A wife or husband’s consent. Under the laws of several EU member states, statutory provisions exist requiring that the partner of a natural person who is married in a ‘community of property’ must give his or her consent to important transactions by the partner (e.g. a transfer of shares or securities in a company or granting a guarantee on behalf of a company owned by that other partner). If the consent is missing, the transaction is null and void. In practice, such consent is typically placed underneath the signature blocks (and obviously requires the signature of the partner). In the Netherlands, there is important case law confirming that this principle also applies to securities in investment funds (e.g. established in relation to life insurance policies or mortgage-related financial products).
Initialling pages. In many jurisdictions, it is common practice that all pages of a contract are initialled; the question is ‘why?’ Initialling contract pages appears to be something that is not found in US commercial legal practice, whilst in Spanish and Dutch legal practice, initialling each page is common.
In the Netherlands, it is common practice to initial all pages (including a cover sheet).
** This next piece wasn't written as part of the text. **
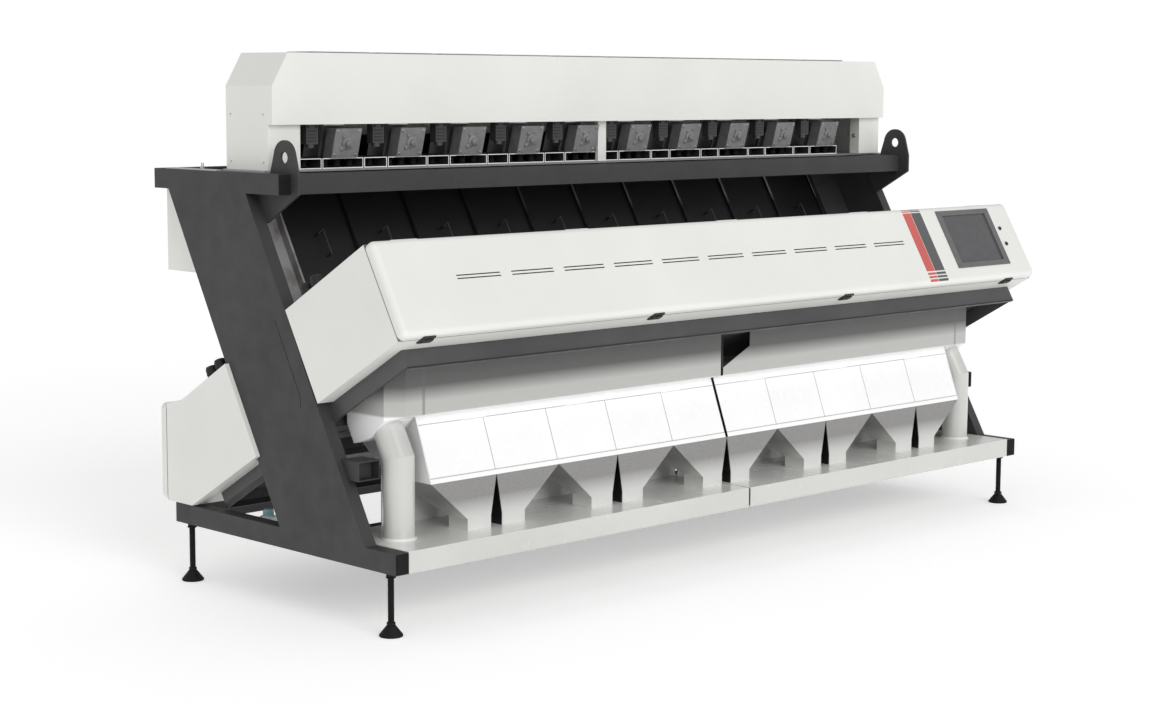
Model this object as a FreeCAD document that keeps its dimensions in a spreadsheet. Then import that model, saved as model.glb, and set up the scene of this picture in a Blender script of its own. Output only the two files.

On the signature page, the initialling person (who is not necessarily the signatory of the contract) would place his or her inital next to the legal entity for which the document was initialled. As in Spain, this applies both to M&A and ordinary course business transactions.
Legal prerequisite? Is there a statutory requirement for this? We are not aware of such requirement. In particular contexts or for certain specific types of contracts, it may have been in the past. Apart from very specific cases, initialling pages is probably nowhere required in order for the contract to be valid or enforceable.
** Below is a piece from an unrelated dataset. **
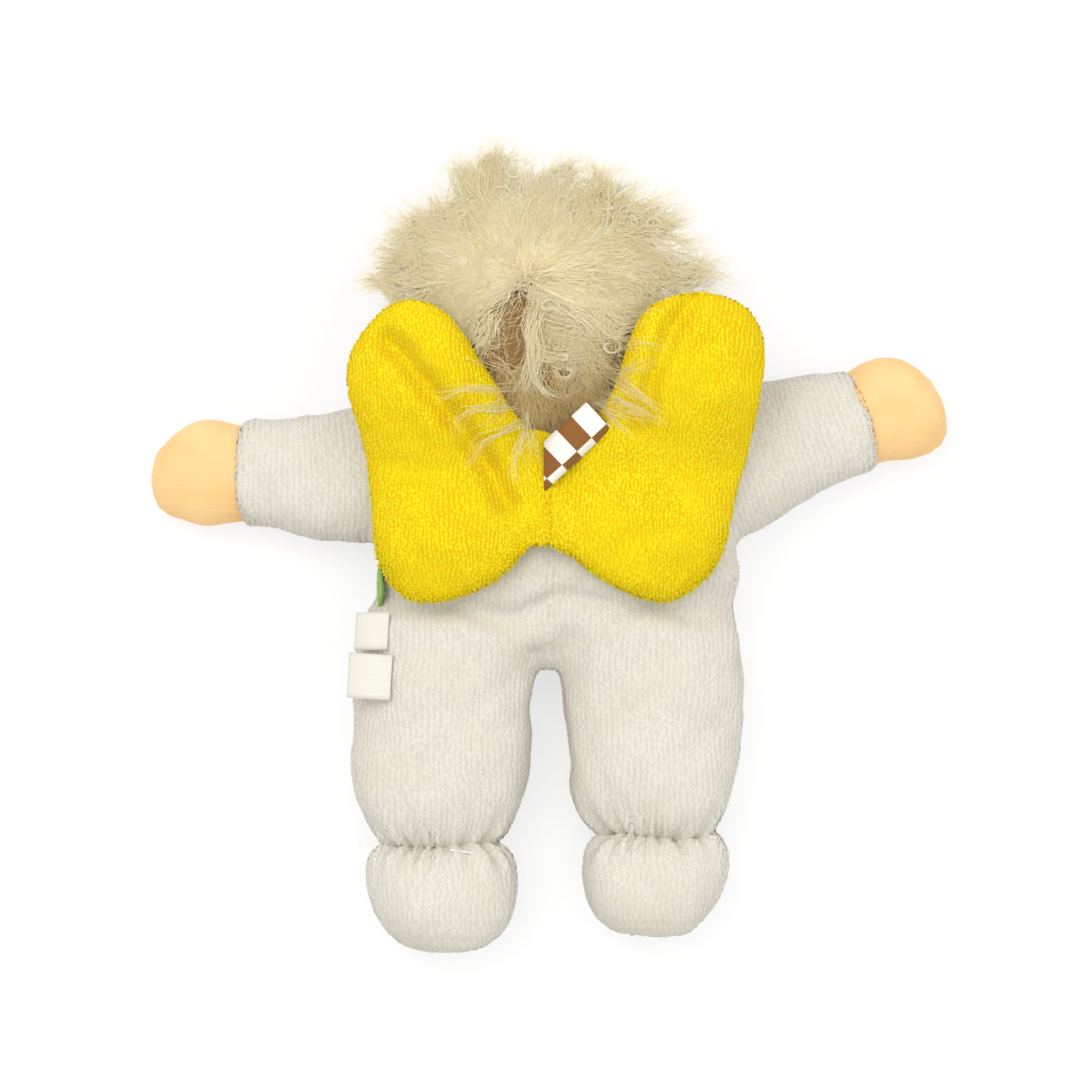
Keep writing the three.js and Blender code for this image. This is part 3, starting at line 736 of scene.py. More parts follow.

Purposes of initialling. In an M&A context, even the pages of the schedules and annexes (including those attached to a disclosure ‘letter’) would be initialled. For ‘Agreed Form’ agreements attached as schedules, often, a reference is made in the definition of Agreed Form that they are initialled for identification purposes (meaning that “this is substantially the text we agreed”). After closing, they would probably be replaced in the binders by their executed final form versions. Usually, the lawyers (i.e. the junior associates of the law firm’s partner involved) would do the initialling. The main idea would probably be to be able to identify the documents in their entirety; and certainly not as a representation by the law firm that the document is complete.
For ordinary course agreements, initialling the pages serves an additional purpose: in several companies, there is a compliance policy rule saying that the contract be reviewed (and approved) by in-house legal counsel. The authorised signatory (often: the two signatories) would sign only if legal counsel has initialled the pages as a sign of approval.
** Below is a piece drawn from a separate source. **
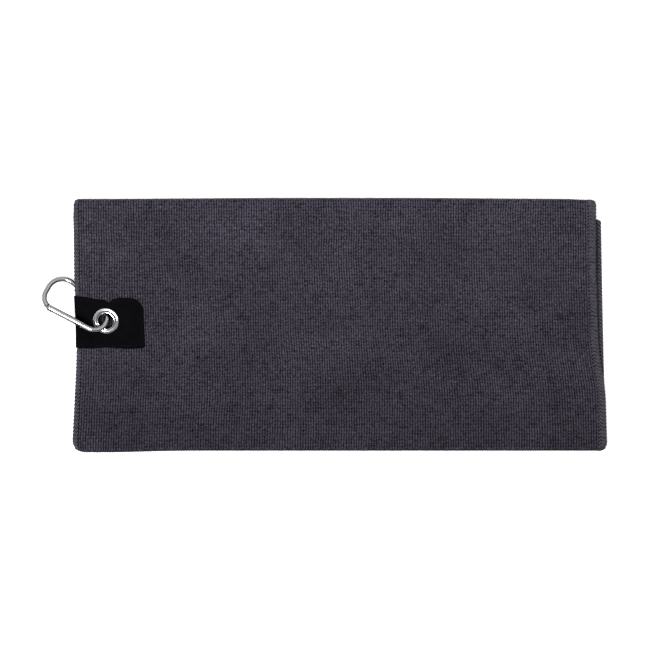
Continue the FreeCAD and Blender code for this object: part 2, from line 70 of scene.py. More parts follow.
# --- the sheet, as in the CAD source ---
CLOTH = 1.2 * MM
LAYER_GAP = 0.2 * MM
FOLD_HINGE = joints["outer_layer_unfold"]["pos_m"]  # on the lower fold's outermost line
HALF_WIDTH = -FOLD_HINGE[1]
FOLD_R = FOLD_HINGE[2]
FOLD_Y = HALF_WIDTH - FOLD_R
FOLD_MID = FOLD_R - CLOTH / 2                       # radius of the middle of the cloth in a fold
END_PULL = (-186.2 * MM, -19.0 * MM)                # where the raised tab draws the left end in furthest
END_SLOPE = (0.054, 0.026)                          # how fast it comes back, towards either fold
END_EASE = 14.0 * MM
PEEK = (-0.5 * MM, 0.6 * MM)                        # inner layer past the front's left end, low and high
PEEK_Y = (30.0 * MM, 60.0 * MM)
PANEL_RIGHT = 203.9 * MM                            # front layer's right end at the upper fold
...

In both contexts, initialling serves the purpose of a final check whether the agreement is complete, properly dated and undone from square bracketed texts. Typically, it happens that annexes with technical spec sheets, the general terms and conditions or even the list prices have not yet been attached.
By way of conclusion: the initialling lawyer serves as a gatekeeper of the contracting process. Introducing initialling as a safeguard in the process improves transaction quality, increases certainty and hence reduces risks.